The beauty of most humidors is that they’re not complex machines. In fact, for most desktop and other flip-top humidors, they’re not machines at all. They’re boxes, lined with a specific species of absorbent wood, with a hydration method and ideally a hygrometer for measuring the humidity inside of them. They’ve worked for hundreds of years like that, so why mess with a good thing? Much unlike good cutters and torch lighters, which have evolved lightyears ahead of what they were.
Modern humidors aren’t necessarily any more advanced than your antique. Hygrometers for humidors may be digital and built-in, but it may not have one at all. Modern humidors may offer more in terms of styling and details, but all-in-all, they’re still going to operate the same way a traditional humidor does.
The biggest caveat to this is the condition of your humidor. If it’s been beaten up, left to dry out in the sun, or dropped consistently over its lifetime and is barely holding itself together—well, a new humidor may ultimately cost you less in the long run, and work better at that. But a humidor that’s been well-cared-for and regularly seasoned should offer you plenty more years of cigar storage.
What Does an Antique Humidor Need to Work?
Because of its lack of technology, an antique humidor only needs a handful of things to work effectively.
First, its lining needs to be intact. The humidor’s lining is made of a special type of wood called Spanish Cedar. It’s exceptionally absorbent, which comes into play with the other element.
Second, it needs a humidification system. Our humidors are specially designed to use a humidification tray and a specially designed solution to season a humidor to an optimal level. Others like to use a popular two-way humidification method—but we’ve found those don’t work as well for medium or large humidors.
Finally, you need a hygrometer, which is a tool that measures humidor humidity. Your antique humidor may have also come with an antique hygrometer. You can also choose to upgrade your hygrometer to a digital model and blend old and new technology.
It works like this: the humidification system introduces moisture into the air of the humidor.
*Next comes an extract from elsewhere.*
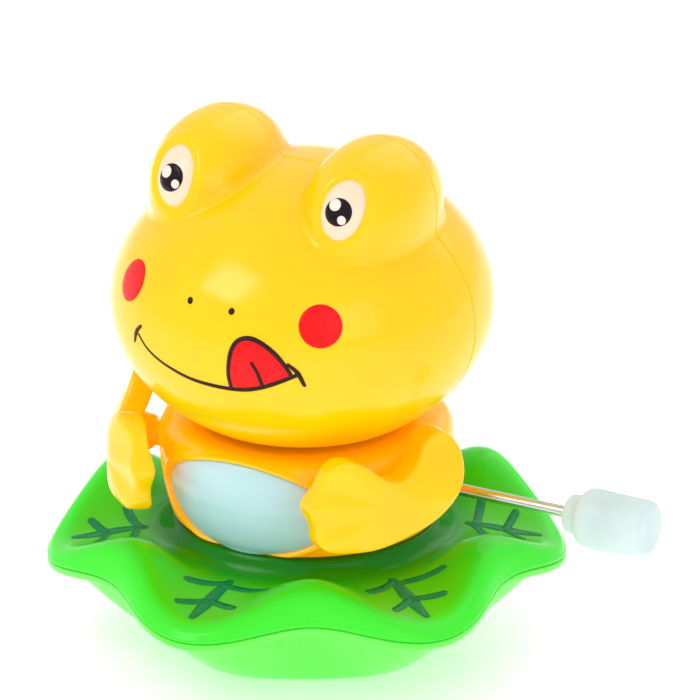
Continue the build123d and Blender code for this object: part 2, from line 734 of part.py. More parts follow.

The wood lining absorbs the moisture. As the wood breathes, it will eventually reach an equilibrium that is, ideally, between 67 - 72% humidity—which you can read using the hygrometer. These are the optimal conditions for cigars that are stored inside a humidor.
How Do I Repair My Antique Humidor?
If your heirloom humidor isn’t in the best condition, don’t worry. There are still a handful of things you can do to get it back in working order.
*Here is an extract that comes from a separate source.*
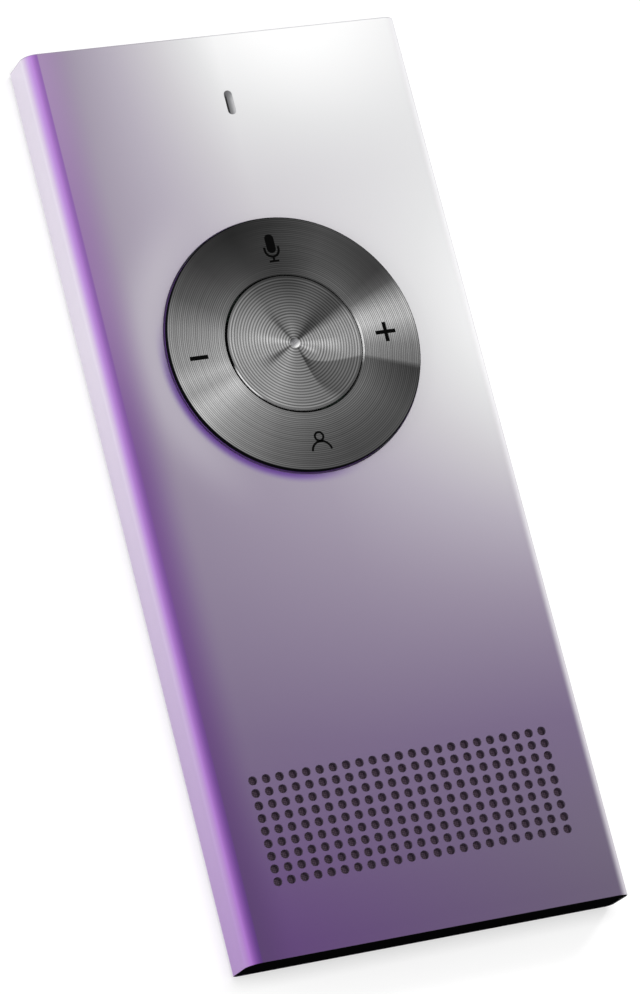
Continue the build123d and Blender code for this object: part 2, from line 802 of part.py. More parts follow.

First, if the actual frame of your humidor is damaged in any way and you aren’t a serious woodworker in either career or hobby, the humidor may not be worth saving.
If the interior seems dry, though, there’s a good chance it can be repaired. All it should need is a good reseasoning. We recommend using our specialized solution to season your humidor. If you choose another, just make sure it doesn’t contain salt. Salt can wreak havoc on both the lining of a humidor and on the taste of the cigars you store in it.
To reseason your antique humidor, you can follow these steps:
- Open the humidor and remove any trays that may be in it.
- Place a small plastic container (a plastic food food storage container will work) inside the humidor and fill it with solution. It doesn’t need to be full.
- After 12 hours, you want your humidor to be about 68 percent humidity or higher. This can certainly take much longer. If you have difficulty reaching this number or your humidor is in particularly rough shape, we recommend using our Winter and Dry Climate Solution, which is available through our Klaro membership.
- After hitting the 68 percent target, open the gel packet and sprinkle it into the container. Add more solution.
- Wait 6-12 hours for the crystals to soak up the solution.
- Analyze the humidity reading.
- If the humidity level is 70-75 percent, move on to step 7.
- If it’s reading between 65-69 percent, add more solution to each quadrant, then move to step 8.
- If it’s below 65 percent, we recommend that you use the Winter and Dry Climate Solution.
- If it’s above 75 percent, remove the container for between 12-48 hours. Then reinstall and determine the reading.
- Remove the container and replace any trays.
- Place your cigars into the humidor. Keep it as full as possible. The cigars will soak up some humidity. Wait for things to equalize over 24-48 hours and determine the reading. Then make adjustments as necessary.
Antique humidors are full of stories and make for great conversation starters. If you can make yours work, it’s something you may be able to pass down even further in your family in the future.